§ **Required task**:
Write out exactly the lines from the line with "keys(number_places);" through the line with "for node in", including both, and nothing more.

§ **Material provided**:
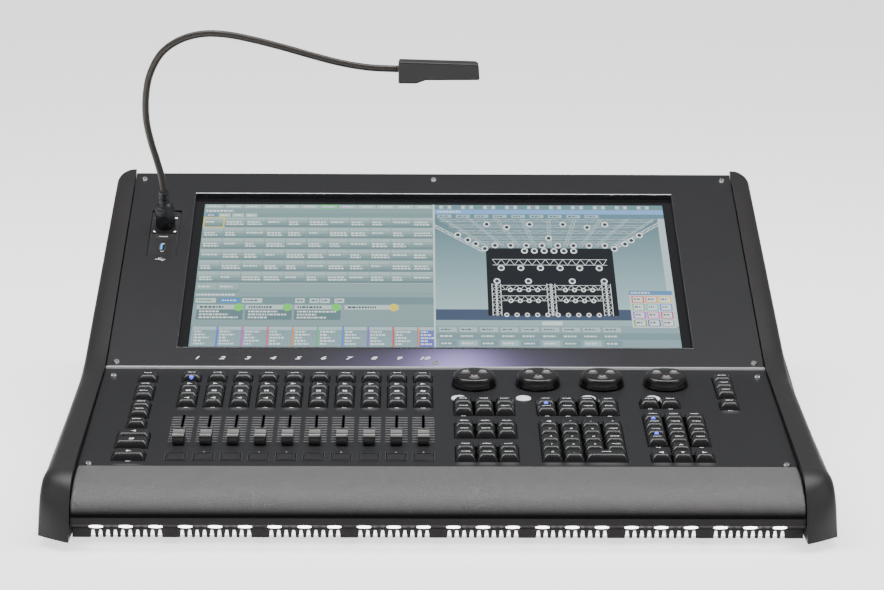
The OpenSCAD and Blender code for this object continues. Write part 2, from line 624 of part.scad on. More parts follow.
// ---------- lamp ----------
module lamp_plug() color("#1a1a1c") on_upper() translate([plug_x, plug_s, 0]) {
    rotate_extrude() polygon([[0, -13], [9.3, -13], [9.3, 0], [plug_r, 0.1], [plug_r, 20], [plug_r - 1.4, 22.5],
        [plug_r - 1.4, 24], [7.4, 25.5], [5.4, 27], [5.4, 30], [4.9, 30.6], [4.9, 31.6], [5.4, 32.2], [5.4, 35],
        [4.7, 35.6], [4.7, 36.6], [5.2, 37.2], [5.2, 39.6], [4.4, plug_top], [0, plug_top]]);
    translate([0, 0, 11.5]) rotate([90, 0, 0]) cylinder(r = 5, h = plug_r + 0.8);
}

// A smooth curve through the neck's points, as [x, h] in the screen plate's frame
function neck_point(i) = neck_points[max(0, min(len(neck_points) - 1, i))];
function neck_at(i, t) = let (a = neck_point(i - 1), b = neck_point(i), c = neck_point(i + 1), d = neck_point(i + 2))
    0.5 * (2 * b + (c - a) * t + (2 * a - 5 * b + 4 * c - d) * t * t + (3 * b - a - 3 * c + d) * t * t * t);
neck_path = concat([for (i = [0:len(neck_points) - 2], k = [0:neck_steps - 1]) neck_at(i, k / neck_steps)],
    [neck_point(len(neck_points) - 1)]);
function neck_dir(k) = let (n = len(neck_path) - 1)
    k == 0 ? [0, 1] : k == n ? [1, 0] :
    let (d = neck_path[k + 1] - neck_path[k - 1]) d / norm(d);

module gooseneck() color("#3a3733") on_upper() {
    n = len(neck_path);
    m = neck_sides;
    points = [for (k = [0:n - 1], j = [0:m - 1]) let (p = neck_path[k], d = neck_dir(k), t = 360 * j / m)
        [p[0] - d[1] * cos(t) * neck_d / 2, plug_s + sin(t) * neck_d / 2, p[1] + d[0] * cos(t) * neck_d / 2]];
    faces = concat([[for (j = [m - 1:-1:0]) j]],
        [for (k = [0:n - 2], j = [0:m - 1])
            [m * k + j, m * k + (j + 1) % m, m * (k + 1) + (j + 1) % m, m * (k + 1) + j]],
        [[for (j = [0:m - 1]) m * (n - 1) + j]]);
    polyhedron(points, faces);
}

head_len = 81;
head_w = 24;
// The head hangs level from the neck's end, whatever the plate's tilt
module on_neck_end() on_upper() translate([head_x + 0.05, plug_s, head_h]) rotate([-upper_tilt, 0, 0]) children();
module lamp_head() color("#242326") on_neck_end() difference() {
    rotate([90, 0, 0]) linear_extrude(head_w, center = true) polygon([[0, -13.2], [18, -13.2], [27.5, -9.8],
        [head_len, -9.4], [head_len - 1, 5], [head_len - 4, 6.8], [2, 8.8], [0, 7.6]]);
    slab([31, -head_w / 2 + 3, -11], [head_len - 5, head_w / 2 - 3, -6.5]);
}

module lamp_lens() color("white") on_neck_end()
    slab([31.2, -head_w / 2 + 3.2, -9.2], [head_len - 5.2, head_w / 2 - 3.2, -6.5]);

// ---------- moving controls ----------
module fader(i) on_lower() translate([playback_x(i), fader_s0, 0]) {
    color("#151516") hull() {
        translate([-5.2, -11, 1]) cube([10.4, 22, 2]);
        translate([-4.8, -9.6, 9]) cube([9.6, 19.2, 0.6]);
    }
    color("#9c9a98") translate([-0.6, -2.5, -11]) cube([1.2, stem_len, 12.5]);
}

module wheel(i) color("#1b1a1c") on_lower() translate([wheel_x0 + wheel_pitch * i, wheel_s, 0]) difference() {
    union() {
        rotate_extrude() polygon([[0, 1], [wheel_r - 0.6, 1], [wheel_r, 1.6], [wheel_r - 1, wheel_h - 3],
            [wheel_r - 2.4, wheel_h - 0.6], [wheel_r - 4, wheel_h], [0, wheel_h]]);
        translate([0, 0, -11]) cylinder(r = 2.98, h = 13);
    }
    for (t = [30, 150, 270]) rotate([0, 0, t]) translate([9.4, 0, wheel_h + 6]) sphere(r = 8);
}

module flash_keys() color("#242427") on_lower() for (i = [0:fader_count - 1])
    translate([playback_x(i), flash_s, 0]) slab([-flash_w / 2, -key_w / 2, -3], [flash_w / 2, key_w / 2, 1]);

module encoder_buttons() color("white") on_lower() for (i = [0:wheel_count - 1])
    translate([button_x0 + wheel_pitch * i, button_s, -3]) {
        cylinder(r = button_r, h = 4);
        translate([0, 0, 3.99]) cylinder(r1 = button_r, r2 = button_r - 2, h = 0.8);
    }

base_pan();
front_vent_strip();
light_bar();
led_lenses();
left_cheek();
right_cheek();
rear_panel();
side_frames();
screen_plate();
control_plate();
seam_strip();
screen_trim();
touch_glass();
lcd_module();
armrest_core();
armrest_pad();
socket_plate();
usb_port();
plate_screws();
feet();
key_board();
fader_bodies();
encoder_bodies();
main_board();
power_supply();
xlr_outputs();
data_ports();
power_inlet();
fan_frame();
lamp_plug();
gooseneck();
lamp_head();
lamp_lens();
power_switch();
fan_rotor();
for (i = [1:fader_count])
    fader(i - 1);
for (i = [1:wheel_count])
    wheel(i - 1);
color("#3a3a3d") {  // master_keys
    keys(column(master_x, master_rows));
    keys(column(master_x, go_rows), go_w);
}
color("#3a3a3d") keys(playback_row(0));  // choose_keys
color("#3a3a3d") keys(playback_row(1));  // play_keys
color("#3a3a3d") keys(playback_row(2));  // pause_keys
color("#3a3a3d") keys(playback_row(3));  // back_keys
flash_keys();
color("#3a3a3d") keys(object_places);  // object_keys
color("#3a3a3d") {  // number_keys
    keys(number_places);
    keys([enter_place], enter_w);
}
color("#3a3a3d") keys(function_places);  // function_keys
color("#3a3a3d") keys(column(page_x, page_rows));  // page_keys
encoder_buttons();
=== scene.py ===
"""Looks of the lighting control desk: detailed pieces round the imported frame, materials, light and camera."""
import math

import bpy
from mathutils import Matrix, Vector


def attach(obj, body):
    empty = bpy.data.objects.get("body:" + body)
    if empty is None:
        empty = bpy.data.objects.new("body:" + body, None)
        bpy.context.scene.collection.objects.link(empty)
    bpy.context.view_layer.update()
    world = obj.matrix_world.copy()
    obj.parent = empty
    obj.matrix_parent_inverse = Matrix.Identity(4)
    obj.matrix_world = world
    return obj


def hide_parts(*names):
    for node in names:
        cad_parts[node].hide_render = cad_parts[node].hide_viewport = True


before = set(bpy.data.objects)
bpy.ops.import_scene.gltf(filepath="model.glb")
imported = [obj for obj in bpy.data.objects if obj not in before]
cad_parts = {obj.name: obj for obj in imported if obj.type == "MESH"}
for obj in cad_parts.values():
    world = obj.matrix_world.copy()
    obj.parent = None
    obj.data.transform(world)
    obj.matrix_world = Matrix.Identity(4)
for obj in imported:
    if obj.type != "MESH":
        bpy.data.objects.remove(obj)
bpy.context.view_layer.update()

# ---------------------------------------------------------------- camera, in metres and degrees
CAMERA_PLACE = (-0.02608, -2.69054, 0.74254)
YAW, PITCH_DOWN, ROLL = 0.67862, 12.39710, 0.31281
LENS, SENSOR = 117.6, 36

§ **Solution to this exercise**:
    keys(number_places);
    keys([enter_place], enter_w);
}
color("#3a3a3d") keys(function_places);  // function_keys
color("#3a3a3d") keys(column(page_x, page_rows));  // page_keys
encoder_buttons();
=== scene.py ===
"""Looks of the lighting control desk: detailed pieces round the imported frame, materials, light and camera."""
import math

import bpy
from mathutils import Matrix, Vector


def attach(obj, body):
    empty = bpy.data.objects.get("body:" + body)
    if empty is None:
        empty = bpy.data.objects.new("body:" + body, None)
        bpy.context.scene.collection.objects.link(empty)
    bpy.context.view_layer.update()
    world = obj.matrix_world.copy()
    obj.parent = empty
    obj.matrix_parent_inverse = Matrix.Identity(4)
    obj.matrix_world = world
    return obj


def hide_parts(*names):
    for node in names:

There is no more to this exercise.